* [Direction]: In the listing below, find the line holding "const crust = new" and the line holding "plain pale studio.". Write out those two lines and all lines between, exactly, and nothing more.

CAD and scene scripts
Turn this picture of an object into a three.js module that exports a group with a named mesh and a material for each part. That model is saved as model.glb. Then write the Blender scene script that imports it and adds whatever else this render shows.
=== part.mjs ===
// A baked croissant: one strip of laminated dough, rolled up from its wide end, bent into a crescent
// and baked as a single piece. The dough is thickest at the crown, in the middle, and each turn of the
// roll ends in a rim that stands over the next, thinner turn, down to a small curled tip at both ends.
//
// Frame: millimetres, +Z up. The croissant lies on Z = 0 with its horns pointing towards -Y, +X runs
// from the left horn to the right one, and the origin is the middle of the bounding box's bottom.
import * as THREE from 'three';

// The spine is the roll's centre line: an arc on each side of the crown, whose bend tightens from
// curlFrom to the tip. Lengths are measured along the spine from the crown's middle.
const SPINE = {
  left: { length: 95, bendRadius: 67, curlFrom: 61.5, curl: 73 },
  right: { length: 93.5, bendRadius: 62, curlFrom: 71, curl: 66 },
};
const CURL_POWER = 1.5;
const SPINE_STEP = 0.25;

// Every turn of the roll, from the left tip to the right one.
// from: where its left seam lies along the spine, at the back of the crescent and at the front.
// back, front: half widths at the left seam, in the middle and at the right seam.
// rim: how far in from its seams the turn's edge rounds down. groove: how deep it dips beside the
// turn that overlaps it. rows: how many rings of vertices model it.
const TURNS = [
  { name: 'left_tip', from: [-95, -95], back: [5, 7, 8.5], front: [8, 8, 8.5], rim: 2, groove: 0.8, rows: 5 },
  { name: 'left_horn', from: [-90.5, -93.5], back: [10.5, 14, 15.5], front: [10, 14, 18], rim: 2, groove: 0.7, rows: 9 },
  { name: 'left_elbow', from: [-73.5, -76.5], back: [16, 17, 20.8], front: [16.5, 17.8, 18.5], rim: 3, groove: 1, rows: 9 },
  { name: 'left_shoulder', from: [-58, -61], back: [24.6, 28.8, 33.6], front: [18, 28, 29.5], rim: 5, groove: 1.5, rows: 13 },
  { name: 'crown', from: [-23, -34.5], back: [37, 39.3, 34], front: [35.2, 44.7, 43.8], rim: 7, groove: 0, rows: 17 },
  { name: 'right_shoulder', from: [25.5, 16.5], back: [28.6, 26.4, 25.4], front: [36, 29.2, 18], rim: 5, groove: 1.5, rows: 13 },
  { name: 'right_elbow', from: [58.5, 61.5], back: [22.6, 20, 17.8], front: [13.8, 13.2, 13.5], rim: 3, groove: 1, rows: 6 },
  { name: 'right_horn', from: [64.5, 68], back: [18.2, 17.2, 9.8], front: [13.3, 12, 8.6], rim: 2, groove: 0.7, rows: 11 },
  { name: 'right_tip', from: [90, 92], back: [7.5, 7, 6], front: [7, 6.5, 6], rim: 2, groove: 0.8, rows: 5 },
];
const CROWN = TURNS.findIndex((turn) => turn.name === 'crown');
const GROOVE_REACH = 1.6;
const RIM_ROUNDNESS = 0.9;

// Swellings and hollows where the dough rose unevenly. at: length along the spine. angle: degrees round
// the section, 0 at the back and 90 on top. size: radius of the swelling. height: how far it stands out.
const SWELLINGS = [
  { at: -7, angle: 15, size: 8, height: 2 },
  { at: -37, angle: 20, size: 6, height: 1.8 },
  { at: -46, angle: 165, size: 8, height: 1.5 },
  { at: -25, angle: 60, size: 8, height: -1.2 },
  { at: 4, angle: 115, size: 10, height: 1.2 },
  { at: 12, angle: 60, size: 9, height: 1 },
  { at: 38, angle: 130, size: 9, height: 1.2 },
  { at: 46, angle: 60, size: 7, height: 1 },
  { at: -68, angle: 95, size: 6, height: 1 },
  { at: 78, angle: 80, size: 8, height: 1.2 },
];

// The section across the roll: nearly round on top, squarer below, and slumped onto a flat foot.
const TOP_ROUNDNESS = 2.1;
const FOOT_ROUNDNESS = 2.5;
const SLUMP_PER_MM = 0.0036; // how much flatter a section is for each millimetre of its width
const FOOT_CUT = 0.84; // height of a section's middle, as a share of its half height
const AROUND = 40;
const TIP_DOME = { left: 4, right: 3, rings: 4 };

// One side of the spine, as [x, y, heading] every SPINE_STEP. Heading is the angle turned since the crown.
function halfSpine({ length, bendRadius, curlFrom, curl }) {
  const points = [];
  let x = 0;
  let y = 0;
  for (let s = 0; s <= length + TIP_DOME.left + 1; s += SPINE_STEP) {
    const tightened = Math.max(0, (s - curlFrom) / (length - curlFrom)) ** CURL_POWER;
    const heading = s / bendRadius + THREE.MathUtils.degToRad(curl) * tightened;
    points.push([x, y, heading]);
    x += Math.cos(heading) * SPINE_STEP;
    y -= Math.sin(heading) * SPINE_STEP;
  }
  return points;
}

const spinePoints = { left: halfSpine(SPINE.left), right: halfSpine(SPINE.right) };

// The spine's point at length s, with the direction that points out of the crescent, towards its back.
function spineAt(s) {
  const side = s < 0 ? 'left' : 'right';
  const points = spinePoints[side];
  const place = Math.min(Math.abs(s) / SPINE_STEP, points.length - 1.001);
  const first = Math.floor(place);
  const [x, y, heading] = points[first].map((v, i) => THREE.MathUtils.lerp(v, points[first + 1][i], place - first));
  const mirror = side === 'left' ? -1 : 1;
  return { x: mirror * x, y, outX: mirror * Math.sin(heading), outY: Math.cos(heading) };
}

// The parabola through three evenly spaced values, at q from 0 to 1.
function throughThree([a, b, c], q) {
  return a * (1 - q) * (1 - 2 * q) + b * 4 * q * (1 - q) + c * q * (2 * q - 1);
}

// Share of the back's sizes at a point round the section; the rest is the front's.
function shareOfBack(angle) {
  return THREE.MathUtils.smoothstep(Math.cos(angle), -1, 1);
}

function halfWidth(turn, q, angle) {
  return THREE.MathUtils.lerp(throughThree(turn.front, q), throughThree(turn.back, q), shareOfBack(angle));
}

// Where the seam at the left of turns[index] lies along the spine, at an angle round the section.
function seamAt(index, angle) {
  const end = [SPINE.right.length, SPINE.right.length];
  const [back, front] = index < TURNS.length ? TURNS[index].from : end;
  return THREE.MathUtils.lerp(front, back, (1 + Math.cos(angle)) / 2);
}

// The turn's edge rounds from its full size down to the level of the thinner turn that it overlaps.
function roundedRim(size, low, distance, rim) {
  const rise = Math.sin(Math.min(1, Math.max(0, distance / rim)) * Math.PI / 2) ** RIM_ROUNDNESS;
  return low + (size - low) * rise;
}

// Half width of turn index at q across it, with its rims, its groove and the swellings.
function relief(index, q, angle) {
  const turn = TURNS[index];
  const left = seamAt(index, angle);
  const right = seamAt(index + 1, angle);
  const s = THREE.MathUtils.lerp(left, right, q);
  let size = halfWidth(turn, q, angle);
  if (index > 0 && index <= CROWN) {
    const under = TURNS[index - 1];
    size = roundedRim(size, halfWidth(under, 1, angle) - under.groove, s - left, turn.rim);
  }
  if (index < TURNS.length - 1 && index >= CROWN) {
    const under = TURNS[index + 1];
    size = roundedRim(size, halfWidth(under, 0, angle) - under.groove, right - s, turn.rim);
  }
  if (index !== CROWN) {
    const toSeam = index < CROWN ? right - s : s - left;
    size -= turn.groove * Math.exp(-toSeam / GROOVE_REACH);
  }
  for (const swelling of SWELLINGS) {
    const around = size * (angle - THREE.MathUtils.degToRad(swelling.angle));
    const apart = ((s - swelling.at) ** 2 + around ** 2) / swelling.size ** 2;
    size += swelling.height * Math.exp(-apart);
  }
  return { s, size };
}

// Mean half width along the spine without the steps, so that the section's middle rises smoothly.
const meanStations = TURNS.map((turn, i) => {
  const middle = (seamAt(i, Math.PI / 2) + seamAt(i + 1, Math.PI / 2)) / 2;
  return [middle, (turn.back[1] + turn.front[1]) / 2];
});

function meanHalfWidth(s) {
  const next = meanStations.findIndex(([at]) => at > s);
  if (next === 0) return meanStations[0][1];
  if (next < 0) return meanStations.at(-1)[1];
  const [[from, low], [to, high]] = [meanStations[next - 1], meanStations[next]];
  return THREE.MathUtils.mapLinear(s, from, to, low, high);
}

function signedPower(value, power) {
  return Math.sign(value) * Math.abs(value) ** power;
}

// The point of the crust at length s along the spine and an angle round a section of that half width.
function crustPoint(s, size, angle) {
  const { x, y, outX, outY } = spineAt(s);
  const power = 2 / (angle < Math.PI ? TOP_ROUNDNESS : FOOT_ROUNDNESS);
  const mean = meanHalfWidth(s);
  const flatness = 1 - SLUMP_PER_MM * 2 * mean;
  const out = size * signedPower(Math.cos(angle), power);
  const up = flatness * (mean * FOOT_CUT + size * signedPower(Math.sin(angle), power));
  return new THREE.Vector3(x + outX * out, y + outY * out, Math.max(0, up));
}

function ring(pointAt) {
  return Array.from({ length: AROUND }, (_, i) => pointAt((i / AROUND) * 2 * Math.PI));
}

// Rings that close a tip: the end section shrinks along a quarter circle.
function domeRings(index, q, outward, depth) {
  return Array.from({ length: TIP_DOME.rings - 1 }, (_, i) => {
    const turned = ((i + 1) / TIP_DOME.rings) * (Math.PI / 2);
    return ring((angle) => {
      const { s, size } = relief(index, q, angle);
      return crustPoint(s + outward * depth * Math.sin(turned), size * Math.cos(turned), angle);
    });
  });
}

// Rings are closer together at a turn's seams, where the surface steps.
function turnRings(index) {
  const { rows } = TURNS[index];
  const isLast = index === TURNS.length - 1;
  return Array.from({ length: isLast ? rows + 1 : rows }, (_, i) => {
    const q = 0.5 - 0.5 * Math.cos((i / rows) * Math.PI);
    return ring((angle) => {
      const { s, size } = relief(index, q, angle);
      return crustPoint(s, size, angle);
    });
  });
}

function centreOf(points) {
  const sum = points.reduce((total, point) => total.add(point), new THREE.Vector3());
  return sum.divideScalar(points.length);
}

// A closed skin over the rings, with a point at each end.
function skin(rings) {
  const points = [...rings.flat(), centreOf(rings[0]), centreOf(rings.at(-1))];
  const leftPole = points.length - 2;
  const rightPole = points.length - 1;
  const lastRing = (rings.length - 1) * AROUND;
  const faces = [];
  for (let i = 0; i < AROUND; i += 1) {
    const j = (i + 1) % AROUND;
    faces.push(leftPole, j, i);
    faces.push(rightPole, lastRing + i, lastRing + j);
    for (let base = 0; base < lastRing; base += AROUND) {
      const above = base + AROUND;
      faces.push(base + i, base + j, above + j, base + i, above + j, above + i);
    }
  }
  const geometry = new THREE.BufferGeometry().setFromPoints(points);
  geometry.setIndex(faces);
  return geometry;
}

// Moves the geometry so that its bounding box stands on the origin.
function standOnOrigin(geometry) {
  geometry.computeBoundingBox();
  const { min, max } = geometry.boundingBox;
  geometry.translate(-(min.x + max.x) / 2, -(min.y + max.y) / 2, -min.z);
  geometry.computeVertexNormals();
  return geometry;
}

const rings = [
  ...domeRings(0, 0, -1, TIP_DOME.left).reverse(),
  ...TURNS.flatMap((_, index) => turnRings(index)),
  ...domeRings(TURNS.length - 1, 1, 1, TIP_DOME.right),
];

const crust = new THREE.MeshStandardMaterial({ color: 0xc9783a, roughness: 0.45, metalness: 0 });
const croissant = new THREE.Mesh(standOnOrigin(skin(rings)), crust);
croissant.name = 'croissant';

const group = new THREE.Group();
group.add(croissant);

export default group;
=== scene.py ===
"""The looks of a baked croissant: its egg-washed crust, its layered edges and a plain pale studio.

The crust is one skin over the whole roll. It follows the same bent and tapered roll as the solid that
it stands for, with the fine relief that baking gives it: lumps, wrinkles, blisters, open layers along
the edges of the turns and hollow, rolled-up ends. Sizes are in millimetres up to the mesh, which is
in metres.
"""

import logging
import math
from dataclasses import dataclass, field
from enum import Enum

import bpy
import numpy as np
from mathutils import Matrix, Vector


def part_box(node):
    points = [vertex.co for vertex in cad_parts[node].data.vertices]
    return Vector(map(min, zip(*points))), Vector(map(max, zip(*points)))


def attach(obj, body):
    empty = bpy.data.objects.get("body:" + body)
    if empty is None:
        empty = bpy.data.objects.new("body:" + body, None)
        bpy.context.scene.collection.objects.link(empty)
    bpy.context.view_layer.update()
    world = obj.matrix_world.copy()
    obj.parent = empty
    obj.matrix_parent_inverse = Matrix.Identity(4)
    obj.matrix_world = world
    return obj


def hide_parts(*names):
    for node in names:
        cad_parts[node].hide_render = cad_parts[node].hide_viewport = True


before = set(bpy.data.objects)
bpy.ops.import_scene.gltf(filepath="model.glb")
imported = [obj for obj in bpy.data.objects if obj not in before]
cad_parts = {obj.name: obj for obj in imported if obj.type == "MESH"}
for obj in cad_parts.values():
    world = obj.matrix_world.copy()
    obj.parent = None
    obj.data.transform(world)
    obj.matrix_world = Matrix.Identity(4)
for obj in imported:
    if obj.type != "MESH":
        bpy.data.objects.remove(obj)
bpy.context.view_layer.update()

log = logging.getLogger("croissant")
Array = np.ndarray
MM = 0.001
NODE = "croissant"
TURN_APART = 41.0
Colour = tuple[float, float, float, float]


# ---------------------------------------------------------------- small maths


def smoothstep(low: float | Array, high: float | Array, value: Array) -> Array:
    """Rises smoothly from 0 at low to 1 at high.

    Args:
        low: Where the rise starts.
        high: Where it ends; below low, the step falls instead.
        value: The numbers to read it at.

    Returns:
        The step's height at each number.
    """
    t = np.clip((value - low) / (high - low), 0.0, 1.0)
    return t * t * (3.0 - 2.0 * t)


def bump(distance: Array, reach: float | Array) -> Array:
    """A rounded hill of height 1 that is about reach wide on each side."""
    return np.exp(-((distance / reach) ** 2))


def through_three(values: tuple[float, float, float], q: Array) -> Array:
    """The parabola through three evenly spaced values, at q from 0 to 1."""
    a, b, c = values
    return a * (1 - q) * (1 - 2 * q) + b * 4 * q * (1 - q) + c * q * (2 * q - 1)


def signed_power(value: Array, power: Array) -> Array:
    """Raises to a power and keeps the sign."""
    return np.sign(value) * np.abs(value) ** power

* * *

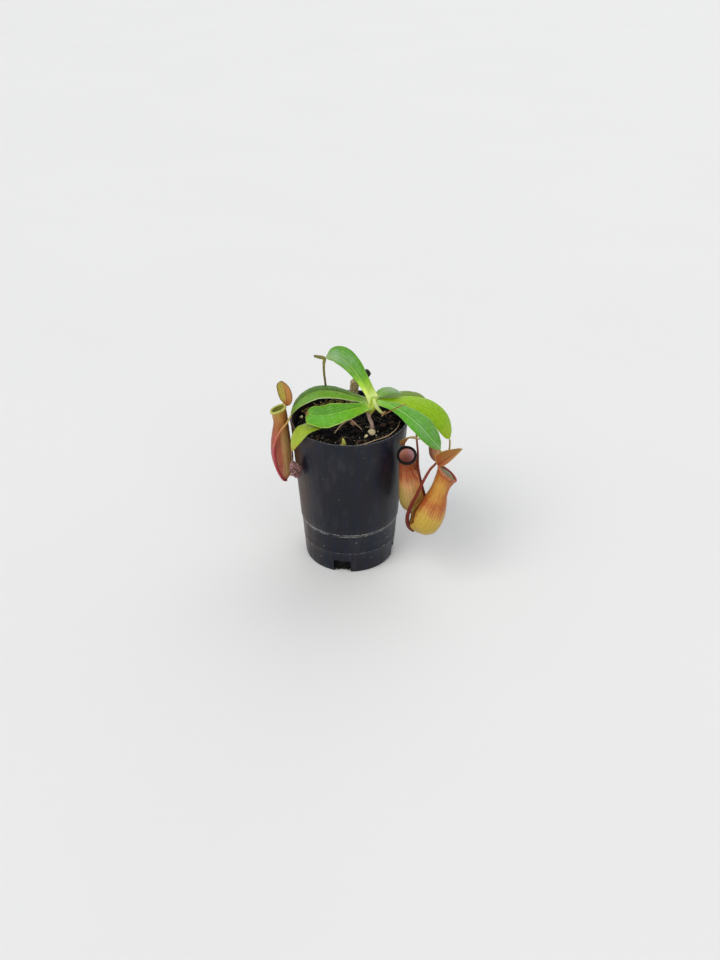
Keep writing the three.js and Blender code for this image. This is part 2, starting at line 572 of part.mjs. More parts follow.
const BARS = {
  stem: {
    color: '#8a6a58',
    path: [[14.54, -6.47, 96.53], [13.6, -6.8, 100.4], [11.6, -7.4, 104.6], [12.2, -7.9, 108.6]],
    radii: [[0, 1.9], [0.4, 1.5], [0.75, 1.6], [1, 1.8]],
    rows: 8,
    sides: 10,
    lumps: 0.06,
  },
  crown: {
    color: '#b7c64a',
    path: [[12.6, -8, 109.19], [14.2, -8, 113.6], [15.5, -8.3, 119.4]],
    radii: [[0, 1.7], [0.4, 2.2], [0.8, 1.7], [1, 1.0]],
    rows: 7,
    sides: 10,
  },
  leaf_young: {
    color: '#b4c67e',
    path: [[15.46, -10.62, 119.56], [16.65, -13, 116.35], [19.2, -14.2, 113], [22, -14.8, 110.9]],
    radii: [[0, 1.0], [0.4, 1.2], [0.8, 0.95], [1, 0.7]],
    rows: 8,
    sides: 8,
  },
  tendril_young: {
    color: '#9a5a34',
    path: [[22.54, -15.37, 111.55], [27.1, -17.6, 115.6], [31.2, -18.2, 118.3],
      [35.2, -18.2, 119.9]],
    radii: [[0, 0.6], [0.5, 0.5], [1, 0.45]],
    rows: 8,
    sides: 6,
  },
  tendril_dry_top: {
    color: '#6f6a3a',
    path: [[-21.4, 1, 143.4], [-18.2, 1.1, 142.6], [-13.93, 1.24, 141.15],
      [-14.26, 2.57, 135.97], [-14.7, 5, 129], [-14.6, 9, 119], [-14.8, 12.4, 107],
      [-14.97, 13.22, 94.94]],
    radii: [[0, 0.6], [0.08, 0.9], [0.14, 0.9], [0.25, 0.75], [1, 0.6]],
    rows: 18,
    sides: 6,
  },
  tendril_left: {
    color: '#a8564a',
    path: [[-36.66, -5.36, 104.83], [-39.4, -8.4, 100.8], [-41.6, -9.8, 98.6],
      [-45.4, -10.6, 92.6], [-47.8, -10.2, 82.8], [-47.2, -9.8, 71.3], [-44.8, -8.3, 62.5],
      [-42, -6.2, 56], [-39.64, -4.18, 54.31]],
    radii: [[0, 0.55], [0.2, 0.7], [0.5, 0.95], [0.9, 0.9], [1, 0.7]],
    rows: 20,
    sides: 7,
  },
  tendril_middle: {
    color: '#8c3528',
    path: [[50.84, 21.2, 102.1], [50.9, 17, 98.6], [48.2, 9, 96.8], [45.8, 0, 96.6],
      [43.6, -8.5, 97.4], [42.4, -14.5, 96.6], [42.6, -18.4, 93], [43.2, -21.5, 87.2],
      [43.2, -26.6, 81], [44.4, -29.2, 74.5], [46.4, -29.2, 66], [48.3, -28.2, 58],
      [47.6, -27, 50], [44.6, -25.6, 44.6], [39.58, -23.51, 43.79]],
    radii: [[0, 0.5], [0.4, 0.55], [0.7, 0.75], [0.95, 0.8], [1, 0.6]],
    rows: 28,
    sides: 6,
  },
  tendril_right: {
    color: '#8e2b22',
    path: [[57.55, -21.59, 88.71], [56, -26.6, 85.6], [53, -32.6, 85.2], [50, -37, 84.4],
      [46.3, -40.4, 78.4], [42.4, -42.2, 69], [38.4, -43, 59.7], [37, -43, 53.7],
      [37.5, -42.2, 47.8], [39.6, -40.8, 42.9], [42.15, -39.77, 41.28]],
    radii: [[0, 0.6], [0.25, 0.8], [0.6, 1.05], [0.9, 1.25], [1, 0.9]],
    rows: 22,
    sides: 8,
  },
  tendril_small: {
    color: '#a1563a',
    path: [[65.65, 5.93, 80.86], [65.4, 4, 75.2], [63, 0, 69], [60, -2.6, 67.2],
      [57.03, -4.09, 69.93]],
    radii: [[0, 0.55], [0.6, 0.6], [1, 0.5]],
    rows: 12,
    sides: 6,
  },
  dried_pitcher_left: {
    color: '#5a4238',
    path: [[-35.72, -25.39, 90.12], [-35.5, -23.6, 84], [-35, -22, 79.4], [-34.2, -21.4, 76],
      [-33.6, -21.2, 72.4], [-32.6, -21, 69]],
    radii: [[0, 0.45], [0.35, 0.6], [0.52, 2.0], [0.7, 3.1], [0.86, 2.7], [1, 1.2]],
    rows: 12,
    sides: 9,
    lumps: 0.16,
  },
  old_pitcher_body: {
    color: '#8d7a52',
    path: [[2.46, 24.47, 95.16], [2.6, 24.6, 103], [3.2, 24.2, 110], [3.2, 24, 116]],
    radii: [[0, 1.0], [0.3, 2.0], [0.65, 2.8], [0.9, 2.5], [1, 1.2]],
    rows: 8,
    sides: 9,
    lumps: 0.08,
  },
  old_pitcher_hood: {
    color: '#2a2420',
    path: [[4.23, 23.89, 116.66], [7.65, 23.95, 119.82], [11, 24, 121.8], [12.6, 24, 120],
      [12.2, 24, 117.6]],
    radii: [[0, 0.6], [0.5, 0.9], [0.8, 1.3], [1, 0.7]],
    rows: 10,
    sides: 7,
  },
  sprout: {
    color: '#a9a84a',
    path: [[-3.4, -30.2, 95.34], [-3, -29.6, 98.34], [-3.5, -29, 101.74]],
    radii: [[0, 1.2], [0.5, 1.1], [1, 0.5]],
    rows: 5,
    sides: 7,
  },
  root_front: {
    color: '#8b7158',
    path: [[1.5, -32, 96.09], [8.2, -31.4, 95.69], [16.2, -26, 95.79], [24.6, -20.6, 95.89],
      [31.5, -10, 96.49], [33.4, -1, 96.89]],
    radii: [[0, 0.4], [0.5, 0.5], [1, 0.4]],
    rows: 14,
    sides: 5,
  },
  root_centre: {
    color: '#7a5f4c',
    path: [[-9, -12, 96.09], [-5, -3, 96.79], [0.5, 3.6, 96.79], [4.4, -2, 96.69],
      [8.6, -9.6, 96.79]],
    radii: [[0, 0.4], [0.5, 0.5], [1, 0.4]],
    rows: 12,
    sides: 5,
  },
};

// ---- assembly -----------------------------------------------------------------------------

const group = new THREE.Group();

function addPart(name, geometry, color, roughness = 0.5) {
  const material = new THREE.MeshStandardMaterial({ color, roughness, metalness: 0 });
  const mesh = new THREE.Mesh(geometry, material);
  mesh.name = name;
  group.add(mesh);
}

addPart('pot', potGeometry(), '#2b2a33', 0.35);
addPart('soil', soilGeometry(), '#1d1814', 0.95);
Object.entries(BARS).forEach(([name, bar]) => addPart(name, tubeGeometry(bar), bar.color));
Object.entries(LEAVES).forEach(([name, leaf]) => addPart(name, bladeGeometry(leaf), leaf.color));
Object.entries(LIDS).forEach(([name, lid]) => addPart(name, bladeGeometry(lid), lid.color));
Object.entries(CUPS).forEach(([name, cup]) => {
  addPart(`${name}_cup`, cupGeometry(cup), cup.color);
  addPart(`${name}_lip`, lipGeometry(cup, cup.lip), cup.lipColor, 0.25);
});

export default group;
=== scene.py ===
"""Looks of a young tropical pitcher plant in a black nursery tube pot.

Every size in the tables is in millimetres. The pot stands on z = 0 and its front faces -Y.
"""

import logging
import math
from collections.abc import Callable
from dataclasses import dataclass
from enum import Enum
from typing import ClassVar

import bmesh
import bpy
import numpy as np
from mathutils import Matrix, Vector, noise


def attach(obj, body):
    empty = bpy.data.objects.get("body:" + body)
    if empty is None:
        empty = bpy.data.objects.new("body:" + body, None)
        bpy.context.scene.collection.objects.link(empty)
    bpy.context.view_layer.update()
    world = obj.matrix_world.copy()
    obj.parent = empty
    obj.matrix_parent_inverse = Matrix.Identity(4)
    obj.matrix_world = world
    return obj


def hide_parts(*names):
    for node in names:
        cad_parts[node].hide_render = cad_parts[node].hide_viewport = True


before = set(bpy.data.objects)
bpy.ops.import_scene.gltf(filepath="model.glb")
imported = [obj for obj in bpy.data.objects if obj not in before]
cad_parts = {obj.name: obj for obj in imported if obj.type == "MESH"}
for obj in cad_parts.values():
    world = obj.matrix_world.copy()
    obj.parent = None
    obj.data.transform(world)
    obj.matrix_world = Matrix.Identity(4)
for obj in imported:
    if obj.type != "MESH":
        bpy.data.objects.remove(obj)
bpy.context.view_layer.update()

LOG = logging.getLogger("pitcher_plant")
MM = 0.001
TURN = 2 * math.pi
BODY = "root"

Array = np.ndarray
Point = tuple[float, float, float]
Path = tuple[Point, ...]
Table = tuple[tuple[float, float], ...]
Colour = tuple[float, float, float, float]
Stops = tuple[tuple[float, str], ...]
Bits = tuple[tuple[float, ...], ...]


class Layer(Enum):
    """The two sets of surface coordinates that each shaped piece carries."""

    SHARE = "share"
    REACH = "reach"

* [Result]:
const crust = new THREE.MeshStandardMaterial({ color: 0xc9783a, roughness: 0.45, metalness: 0 });
const croissant = new THREE.Mesh(standOnOrigin(skin(rings)), crust);
croissant.name = 'croissant';

const group = new THREE.Group();
group.add(croissant);

export default group;
=== scene.py ===
"""The looks of a baked croissant: its egg-washed crust, its layered edges and a plain pale studio.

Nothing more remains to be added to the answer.